**AIM**: Write out all of the data exactly as it appears.

━━━ GIVEN DATA ━━━

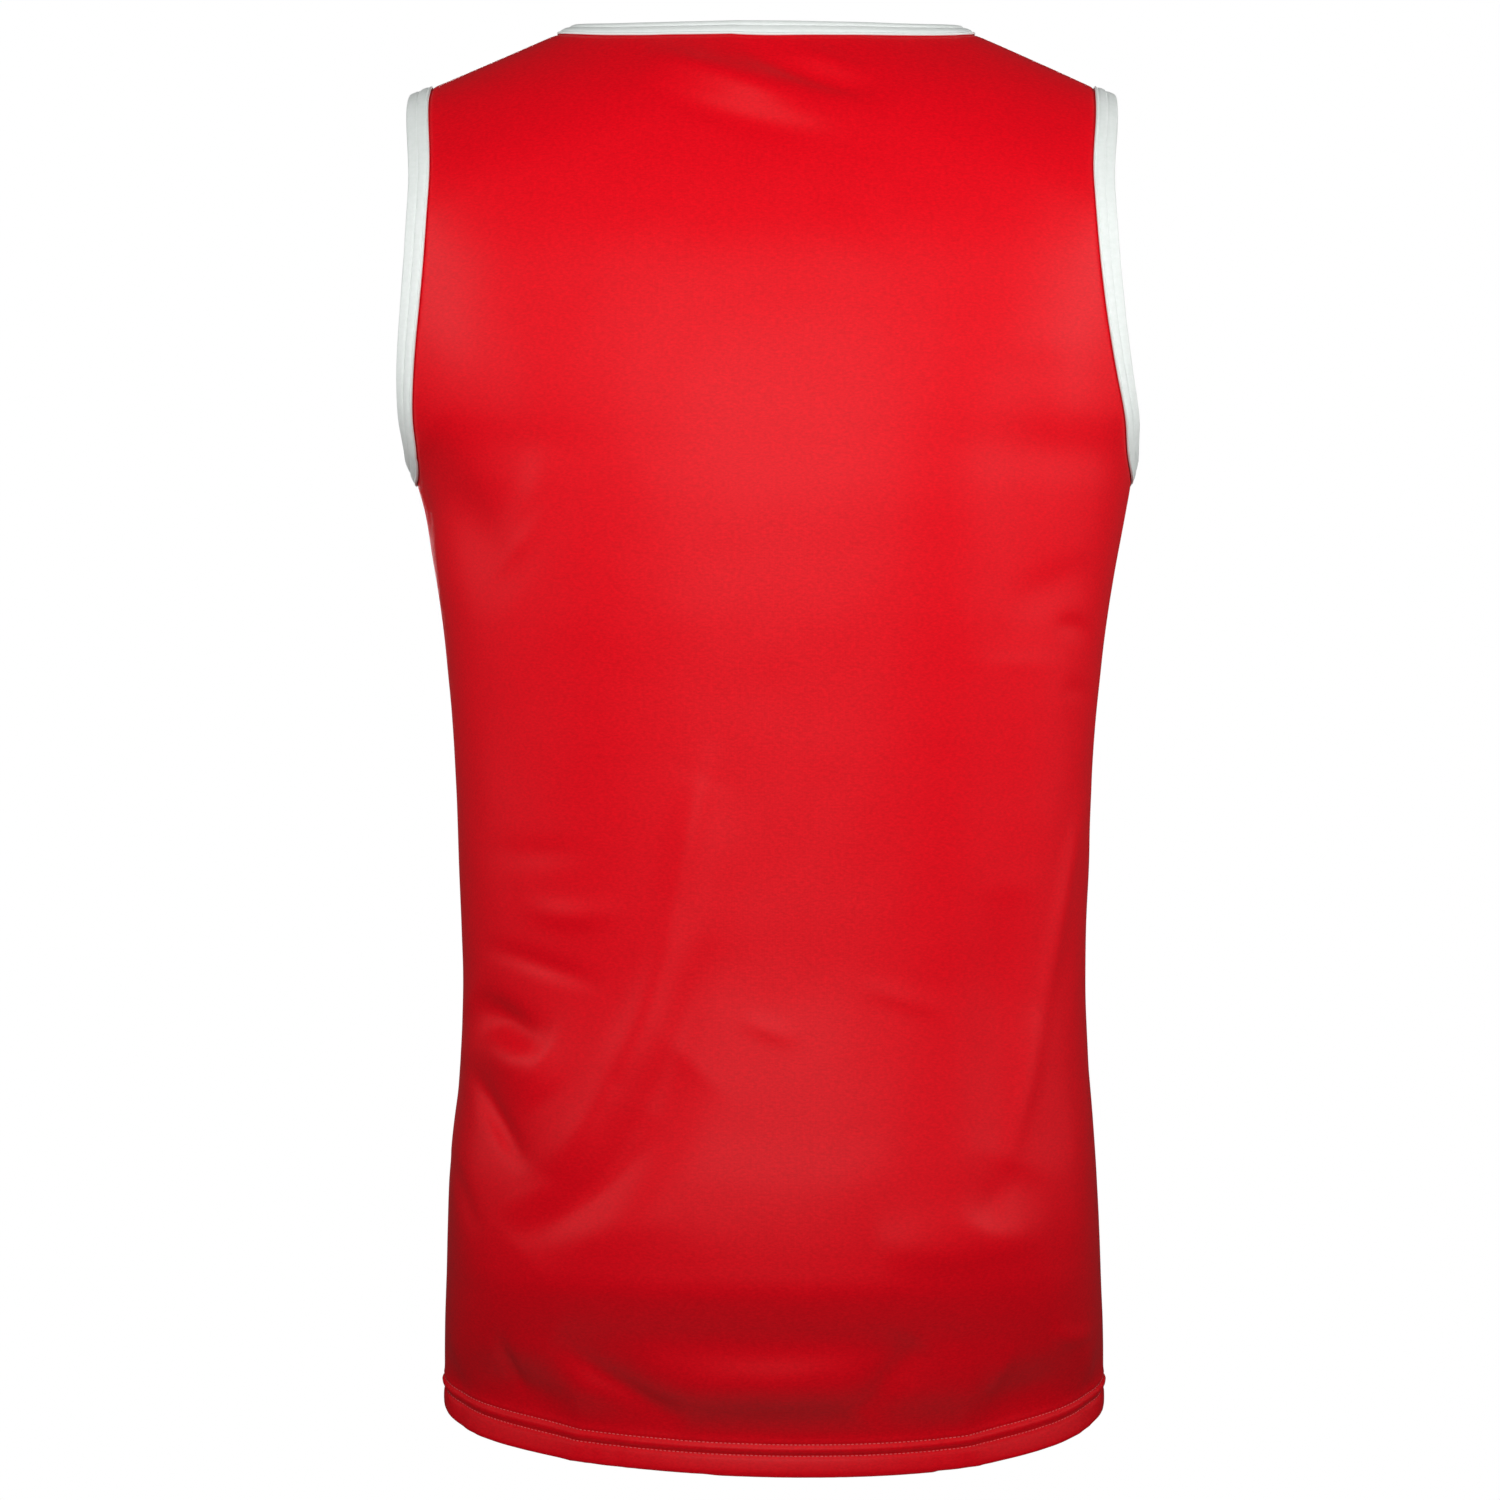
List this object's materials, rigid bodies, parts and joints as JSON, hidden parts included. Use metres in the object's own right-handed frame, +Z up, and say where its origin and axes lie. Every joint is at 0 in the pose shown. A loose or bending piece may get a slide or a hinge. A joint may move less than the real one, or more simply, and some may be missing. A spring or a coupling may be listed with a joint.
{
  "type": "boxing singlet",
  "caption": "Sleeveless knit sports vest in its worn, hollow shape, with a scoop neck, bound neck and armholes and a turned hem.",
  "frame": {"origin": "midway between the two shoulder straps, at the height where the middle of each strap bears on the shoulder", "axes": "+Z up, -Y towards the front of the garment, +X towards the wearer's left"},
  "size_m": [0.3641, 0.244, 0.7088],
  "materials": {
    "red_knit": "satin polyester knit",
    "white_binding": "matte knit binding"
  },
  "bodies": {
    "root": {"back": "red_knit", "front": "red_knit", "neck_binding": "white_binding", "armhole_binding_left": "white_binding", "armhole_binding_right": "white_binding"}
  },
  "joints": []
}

━━━

**RESULT OF THIS TASK**:
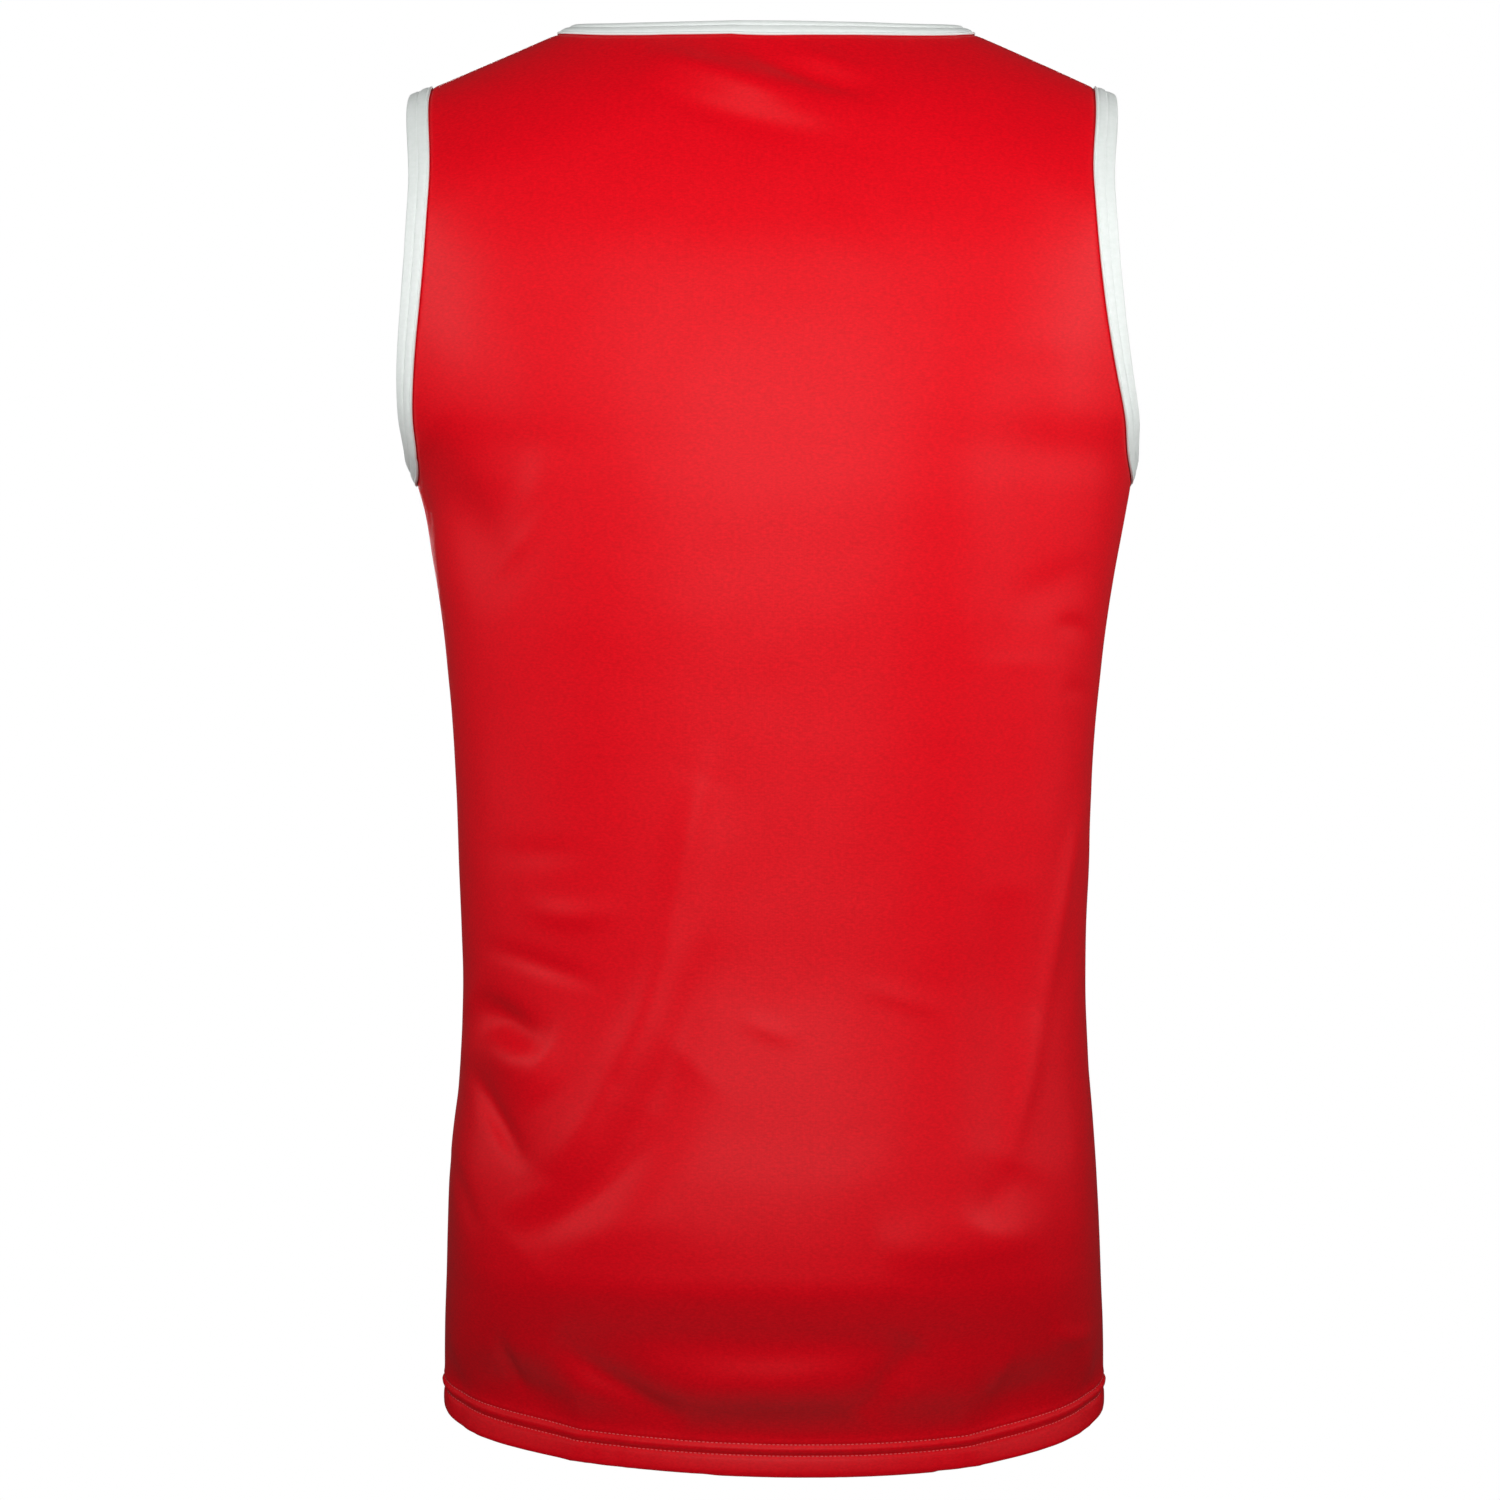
List this object's materials, rigid bodies, parts and joints as JSON, hidden parts included. Use metres in the object's own right-handed frame, +Z up, and say where its origin and axes lie. Every joint is at 0 in the pose shown. A loose or bending piece may get a slide or a hinge. A joint may move less than the real one, or more simply, and some may be missing. A spring or a coupling may be listed with a joint.
{
  "type": "boxing singlet",
  "caption": "Sleeveless knit sports vest in its worn, hollow shape, with a scoop neck, bound neck and armholes and a turned hem.",
  "frame": {"origin": "midway between the two shoulder straps, at the height where the middle of each strap bears on the shoulder", "axes": "+Z up, -Y towards the front of the garment, +X towards the wearer's left"},
  "size_m": [0.3641, 0.244, 0.7088],
  "materials": {
    "red_knit": "satin polyester knit",
    "white_binding": "matte knit binding"
  },
  "bodies": {
    "root": {"back": "red_knit", "front": "red_knit", "neck_binding": "white_binding", "armhole_binding_left": "white_binding", "armhole_binding_right": "white_binding"}
  },
  "joints": []
}